The report is part of an international survey on news consumption led by the Reuters Institute for the Study of Journalism at the University of Oxford.

It found that the most popular source of news in the week prior to the survey was split evenly between terrestrial TV (53.9 per cent) and social media (52.2 per cent). But when asked to name their main source of news, 37.6 per cent of respondents replied TV (including terrestrial and 24-hour news); 27.4 per cent replied online news; and 18.5 per cent replied social network services/blogs.

Director of N&MRC and the report’s lead author Jerry Watkins said that, as expected, the use of online news sources was highest among young people.

“Almost 65 per cent of people aged 18-24 are going online to websites, social media and blogs as their news’ sources,” Dr Watkins said.

“Comparatively, those aged 55 years and older were far more likely (72.4 per cent) to be relying on the traditional print, radio or TV sources.”

The report also revealed that Australians remain interested in local news.

“Respondents rated news about their region, city or town as the most important, followed by international news, crime, justice and security,” Dr Watkins said.

“Surprisingly though, what’s regarded as popular news, for example, sport, arts, entertainment and celebrity information were often ranked at the bottom of people’s scale.”

The research also shows that people are still paying for newspapers, but are far less likely to pay to access news online. While 38 per cent had bought a paper in the week prior to the survey, only 10 per cent had paid to access online news in the previous 12 months.

“Our survey shows that almost two thirds (66 per cent) of people are firmly set against paying for online news at all, while of the remainder a little more than half would commit to on-going payments for news,” Dr Watkins said.

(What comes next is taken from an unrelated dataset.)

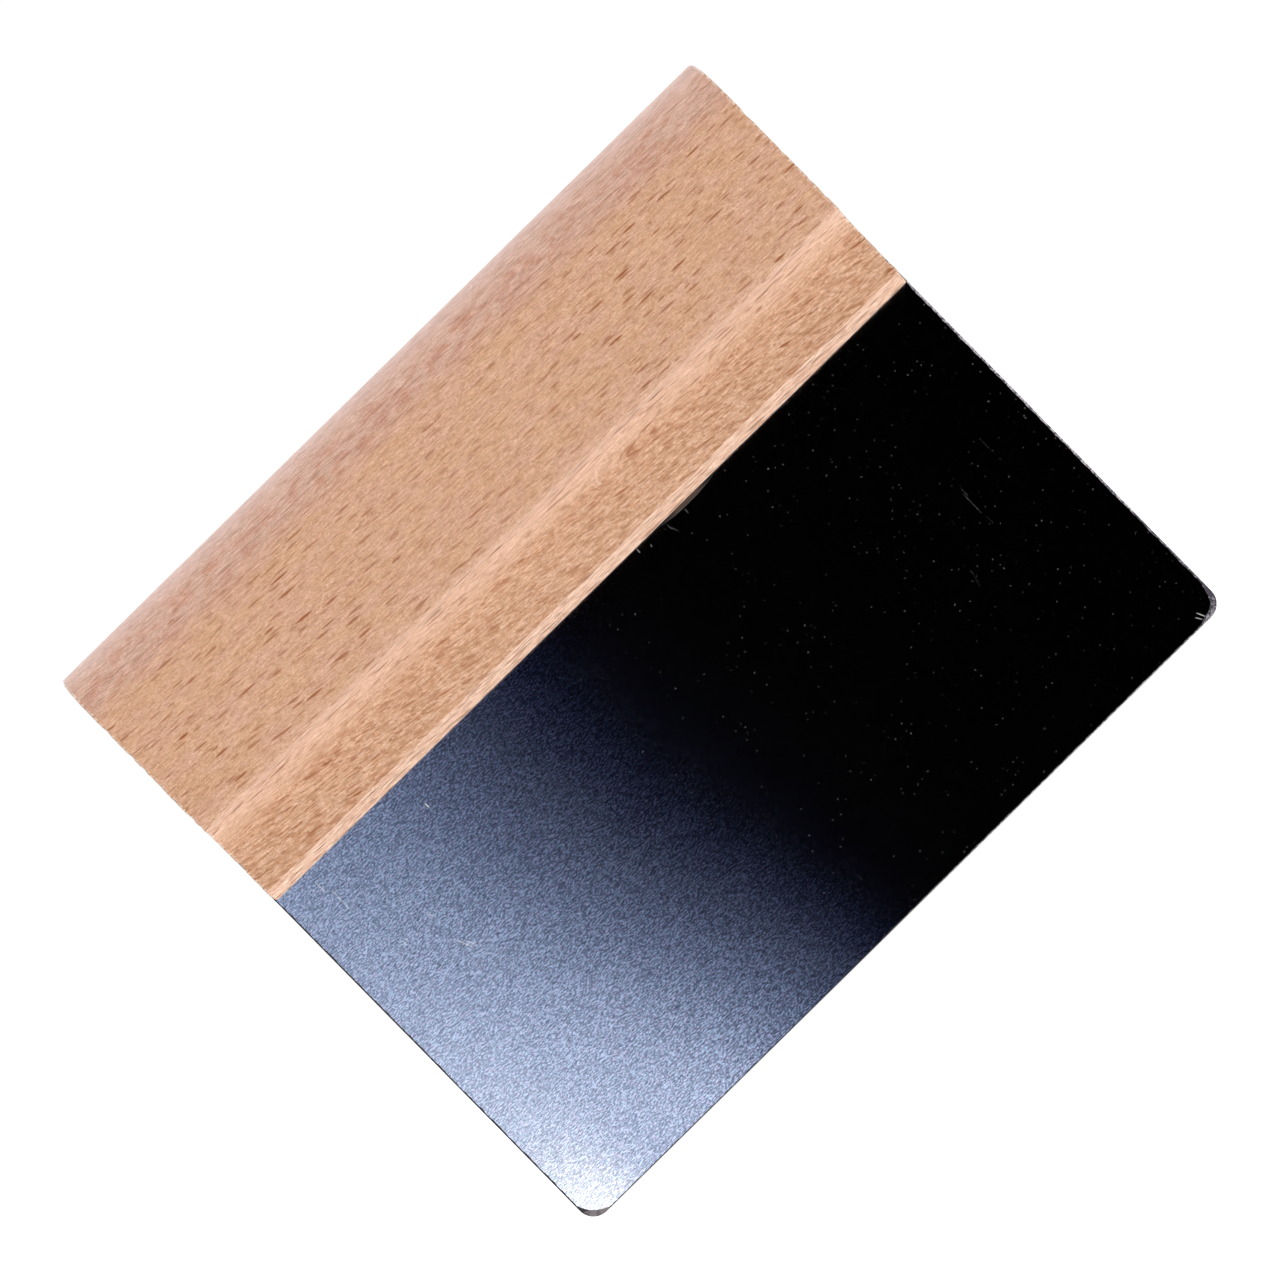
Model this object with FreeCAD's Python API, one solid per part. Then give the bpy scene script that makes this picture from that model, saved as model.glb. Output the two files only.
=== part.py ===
"""Bench scraper: a sheet steel blade bonded into the sawn kerf of a moulded beech handle.

Frame, in millimetres: the scraper stands on its cutting edge as it does in use.
The origin is the middle of the cutting edge, +X runs along that edge, +Z runs up
through the blade to the back of the handle, and the front face looks along -Y.
"""
import FreeCAD, Part
import math
import os

Vector = FreeCAD.Vector

# Driving dimensions
WIDTH = 152.0                # blade and handle share one length along X
BLADE_EXPOSED = 77.7         # cutting edge to the lower face of the handle
HANDLE_HEIGHT = 52.7         # lower face to the top of the bullnose
BLADE_THICKNESS = 1.0
BODY_THICKNESS = 21.0        # the grip; its top is a full half round
NECK_THICKNESS = 11.0        # the thinner part that carries the blade

# Handle profile
GRIP_HEIGHT = 35.9           # top of the bullnose down to the arris over the cove
LIP_CHAMFER = 2.2            # leads from the neck to the narrow lower face
END_EASING = 0.6             # sanded edge round both sawn ends of the grip

# Joint between blade and handle
KERF_DEPTH = 22.0
GLUE_FILM = 0.2              # on each side of the blade
GLUE_ROOT = 0.4              # between the blade's upper edge and the root of the kerf
KEY_HOLE_DIAMETER = 6.0
KEY_HOLE_PITCH = 50.0
KEY_HOLE_COUNT = 3

# Free corners of the blade
CORNER_RADIUS = 3.2
FACET_WIDTH = 1.3            # ground facet, measured inwards from the tip of the corner
FACET_DEPTH = 0.3            # how much the facet takes off each face at the tip

# Adhesive squeezed out at the mouth of the kerf, on the front face only
BEAD_CENTRE_X = 22.5
BEAD_LENGTH = 14.0
BEAD_HEIGHT = 1.0
BEAD_THICKNESS = 0.3

# Worked out from the dimensions above
TOP_Z = BLADE_EXPOSED + HANDLE_HEIGHT
BODY_HALF = BODY_THICKNESS / 2
NECK_HALF = NECK_THICKNESS / 2
COVE_RADIUS = BODY_HALF - NECK_HALF
ARRIS_Z = TOP_Z - GRIP_HEIGHT
KERF_WIDTH = BLADE_THICKNESS + 2 * GLUE_FILM
KERF_ROOT_Z = BLADE_EXPOSED + KERF_DEPTH
BLADE_TOP_Z = KERF_ROOT_Z - GLUE_ROOT
KEY_HOLE_Z = BLADE_EXPOSED + KERF_DEPTH / 2


def line(start, end):
    """Straight edge between two (y, z) points of the handle's profile."""
    return Part.LineSegment(Vector(0, *start), Vector(0, *end)).toShape()


def arc(start, middle, end):
    """Round edge through three (y, z) points of the handle's profile."""
    return Part.Arc(Vector(0, *start), Vector(0, *middle), Vector(0, *end)).toShape()


def profile_side(side):
    """Edges of one half of the profile, from the lower face up to the top; side is 1 or -1."""
    neck = side * NECK_HALF
    body = side * BODY_HALF
    chamfer_z = BLADE_EXPOSED + LIP_CHAMFER
    cove_z = ARRIS_Z - COVE_RADIUS
    spring_z = TOP_Z - BODY_HALF
    diagonal = math.sqrt(0.5)
    cove_middle = (body - side * COVE_RADIUS * diagonal, cove_z + COVE_RADIUS * diagonal)
    nose_middle = (body * diagonal, spring_z + BODY_HALF * diagonal)
    return [
        line((0, BLADE_EXPOSED), (neck - side * LIP_CHAMFER, BLADE_EXPOSED)),
        line((neck - side * LIP_CHAMFER, BLADE_EXPOSED), (neck, chamfer_z)),
        line((neck, chamfer_z), (neck, cove_z)),
        arc((neck, cove_z), cove_middle, (body, ARRIS_Z)),
        line((body, ARRIS_Z), (body, spring_z)),
        arc((body, spring_z), nose_middle, (0, TOP_Z)),
    ]


def centred_box(size_x, size_y, bottom_z, top_z):
    """Box centred on the Z axis in X and Y."""
    corner = Vector(-size_x / 2, -size_y / 2, bottom_z)
    return Part.makeBox(size_x, size_y, top_z - bottom_z, corner)


def is_end_edge_of_grip(edge):
    """True for the edges round either sawn end, above the arris and clear of its corner."""
    box = edge.BoundBox
    on_end = box.XLength < 0.01 and abs(abs(box.Center.x) - WIDTH / 2) < 0.01
    return on_end and box.ZMin > ARRIS_Z - 0.01 and box.ZLength > 1


def make_handle():
    """Moulded beech section, cut to length, sawn for the blade and eased at both ends."""
    upper = profile_side(1)
    lower = profile_side(-1)
    wire = Part.Wire(Part.__sortEdges__(upper + lower))
    section = Part.Face(wire)
    section.translate(Vector(-WIDTH / 2, 0, 0))
    solid = section.extrude(Vector(WIDTH, 0, 0))
    end_edges = [edge for edge in solid.Edges if is_end_edge_of_grip(edge)]
    solid = solid.makeChamfer(END_EASING, end_edges)
    kerf = centred_box(WIDTH + 2, KERF_WIDTH, BLADE_EXPOSED - 1, KERF_ROOT_Z)
    return solid.cut(kerf)


def corner_facet(side_x, side_y):
    """Wedge ground off one face at one free corner of the blade."""
    tip_inset = CORNER_RADIUS * (math.sqrt(2) - 1)
    outer = 2 * CORNER_RADIUS
    slope = FACET_DEPTH / FACET_WIDTH
    face_y = BLADE_THICKNESS / 2
    start = tip_inset + FACET_WIDTH
    # The wedge is drawn across the corner's diagonal, u, counted inwards from the sharp corner.
    # It runs past the corner on the open side, so that it cuts cleanly.
    points = [
        (start, face_y),
        (start - outer, face_y - slope * outer),
        (start - outer, face_y + 1),
        (start, face_y + 1),
    ]
    wedge_points = [Vector(0, y, u) for u, y in points]
    wire = Part.makePolygon(wedge_points + wedge_points[:1])
    wedge = Part.Face(wire).extrude(Vector(outer * 2, 0, 0))
    wedge.translate(Vector(-outer, 0, 0))
    wedge.rotate(Vector(0, 0, 0), Vector(0, 1, 0), 45)
    wedge.translate(Vector(-WIDTH / 2, 0, 0))
    if side_y < 0:
        wedge = wedge.mirror(Vector(0, 0, 0), Vector(0, 1, 0))
    if side_x > 0:
        wedge = wedge.mirror(Vector(0, 0, 0), Vector(1, 0, 0))
    return wedge


def make_blade():
    """Stamped sheet: rounded, ground free corners below, and a pierced tang above."""
    sheet = centred_box(WIDTH, BLADE_THICKNESS, 0, BLADE_TOP_Z)
    free_corners = [
        edge for edge in sheet.Edges
        if edge.BoundBox.YLength > BLADE_THICKNESS / 2 and edge.BoundBox.ZMax < 1
    ]
    sheet = sheet.makeFillet(CORNER_RADIUS, free_corners)
    for side_x in (-1, 1):
        for side_y in (-1, 1):
            sheet = sheet.cut(corner_facet(side_x, side_y))
    first_x = -KEY_HOLE_PITCH * (KEY_HOLE_COUNT - 1) / 2
    for index in range(KEY_HOLE_COUNT):
        start = Vector(first_x + index * KEY_HOLE_PITCH, -BLADE_THICKNESS, KEY_HOLE_Z)
        hole = Part.makeCylinder(KEY_HOLE_DIAMETER / 2, 2 * BLADE_THICKNESS, start, Vector(0, 1, 0))
        sheet = sheet.cut(hole)
    return sheet


def make_bead():
    """Lens of adhesive that lies on the blade's front face, against the handle's lower face."""
    left = Vector(BEAD_CENTRE_X - BEAD_LENGTH / 2, 0, BLADE_EXPOSED)
    right = Vector(BEAD_CENTRE_X + BEAD_LENGTH / 2, 0, BLADE_EXPOSED)
    lowest = Vector(BEAD_CENTRE_X, 0, BLADE_EXPOSED - BEAD_HEIGHT)
    outline = Part.Wire([Part.Arc(left, lowest, right).toShape(), Part.makeLine(right, left)])
    lens = Part.Face(outline).extrude(Vector(0, -BEAD_THICKNESS, 0))
    lens.translate(Vector(0, -BLADE_THICKNESS / 2, 0))
    return lens


def make_adhesive(blade):
    """Cured adhesive: it fills what the blade leaves of the kerf, and the holes in the tang."""
    filled_kerf = centred_box(WIDTH, KERF_WIDTH, BLADE_EXPOSED, KERF_ROOT_Z)
    return filled_kerf.cut(blade).fuse(make_bead()).removeSplitter()


def main():
    handle = make_handle()
    blade = make_blade()
    nodes = {
        "handle": handle,
        "blade": blade,
        "adhesive": make_adhesive(blade),
    }
    os.makedirs("parts", exist_ok=True)
    for name, shape in nodes.items():
        solid_count = len(shape.Solids)
        print(name, "solids", solid_count, "valid", shape.isValid(), "volume", round(shape.Volume, 1))
        shape.exportStep("parts/" + name + ".step")


main()
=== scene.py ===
import bmesh
import bpy
import math
from mathutils import Matrix, Vector, noise
from mathutils.geometry import delaunay_2d_cdt


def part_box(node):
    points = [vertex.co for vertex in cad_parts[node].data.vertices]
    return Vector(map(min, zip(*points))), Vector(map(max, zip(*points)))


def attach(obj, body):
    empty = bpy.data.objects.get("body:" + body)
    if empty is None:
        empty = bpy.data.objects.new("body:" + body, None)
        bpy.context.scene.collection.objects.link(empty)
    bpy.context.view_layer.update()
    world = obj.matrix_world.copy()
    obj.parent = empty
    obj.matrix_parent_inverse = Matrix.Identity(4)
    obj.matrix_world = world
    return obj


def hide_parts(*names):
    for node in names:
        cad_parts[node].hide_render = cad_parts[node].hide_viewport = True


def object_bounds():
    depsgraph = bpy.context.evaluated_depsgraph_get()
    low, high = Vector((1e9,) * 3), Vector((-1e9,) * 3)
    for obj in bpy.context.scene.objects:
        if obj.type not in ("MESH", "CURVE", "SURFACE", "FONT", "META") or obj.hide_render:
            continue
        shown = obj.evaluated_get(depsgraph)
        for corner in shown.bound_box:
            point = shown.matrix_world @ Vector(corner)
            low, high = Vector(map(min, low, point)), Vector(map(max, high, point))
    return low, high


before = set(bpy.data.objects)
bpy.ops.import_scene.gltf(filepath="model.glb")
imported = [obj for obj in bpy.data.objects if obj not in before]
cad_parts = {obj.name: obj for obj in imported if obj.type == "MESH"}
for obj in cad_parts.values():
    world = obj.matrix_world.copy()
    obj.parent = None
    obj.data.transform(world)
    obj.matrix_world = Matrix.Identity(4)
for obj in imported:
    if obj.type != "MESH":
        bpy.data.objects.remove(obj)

cad_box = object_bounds()

MM = 0.001

# The CAD model's own corners give every driving size, in metres
HANDLE_LOW, HANDLE_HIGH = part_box("handle")
BLADE_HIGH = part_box("blade")[1]
ADHESIVE_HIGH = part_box("adhesive")[1]

HALF_WIDTH = HANDLE_HIGH.x
TOP_Z = HANDLE_HIGH.z
LIP_Z = HANDLE_LOW.z
BODY_HALF = HANDLE_HIGH.y
BLADE_HALF = BLADE_HIGH.y
BLADE_TOP_Z = BLADE_HIGH.z
KERF_HALF = ADHESIVE_HIGH.y
KERF_ROOT_Z = ADHESIVE_HIGH.z

# Handle section
NECK_HALF = 5.5 * MM
GRIP_HEIGHT = 35.9 * MM
LIP_CHAMFER = 2.2 * MM
COVE_RADIUS = BODY_HALF - NECK_HALF
ARRIS_Z = TOP_Z - GRIP_HEIGHT
SPRING_Z = TOP_Z - BODY_HALF
ARRIS_SOFTNESS = 0.5 * MM
SECTION_STEP = 0.35 * MM
GRAIN_STEP = 1.4 * MM
WORN_ROWS = (0, 0.06, 0.15, 0.3, 0.5, 0.8)  # millimetres from a sawn end
WORN_LENGTH = WORN_ROWS[-1] * MM
END_NET_STEP = 1.0 * MM
FIBRE_DEPTH = 0.012 * MM
FIBRE_SIZE = 0.5 * MM
FIBRE_STRETCH = 0.05  # width over length of a raised fibre

# Blade
CORNER_RADIUS = 3.2 * MM
CORNER_STEP = math.radians(3)
CORNER_CLEARANCE = 5.0 * MM
EDGE_STEP = 0.5 * MM
EDGE_SLOPE = 0.5  # depth over width of the bevels along the edges
FACET_WIDTH = 1.3 * MM
FACET_SLOPE = 0.24  # the same for the ground facet of a free corner
LEAST_BEVEL = 0.01 * MM
SHEET_STEP = 2.0 * MM
HOLE_RADIUS = 3.0 * MM
HOLE_PITCH = 50.0 * MM
HOLE_Z = (LIP_Z + KERF_ROOT_Z) / 2
BOW = 0.012 * MM
BOW_LENGTH = 45 * MM
FREE_LENGTH = 20 * MM  # how far below the lip the bow is full

# Bead of adhesive at the mouth of the kerf
BEAD_CENTRE_X = 22.5 * MM
BEAD_HALF_LENGTH = 7.0 * MM
BEAD_HEIGHT = 0.85 * MM
BEAD_THICKNESS = 0.3 * MM
BEAD_STEP = 0.25 * MM
FILM_STEP = 2 * MM


# ---------------------------------------------------------------- mesh helpers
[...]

This year’s Australian report examines closely the issue of trust in the news media. In Australia more than one in four of survey respondents do not trust news and about 31 per cent neither trust nor distrust news most of the time.

“Breaking down the trust issue, our survey shows that many Australians do not trust news organisations (27.5 per cent) and even more do not trust journalists (29.8 per cent),” Dr Watkins said.

“The survey shows that the 18-24 year old group has less trust in news organisations than older people and those with a postgraduate education are less likely to trust journalists.”

More than 2,000 people were surveyed for the report, which has been published online at the N&MRC’s Australian Policy Online website.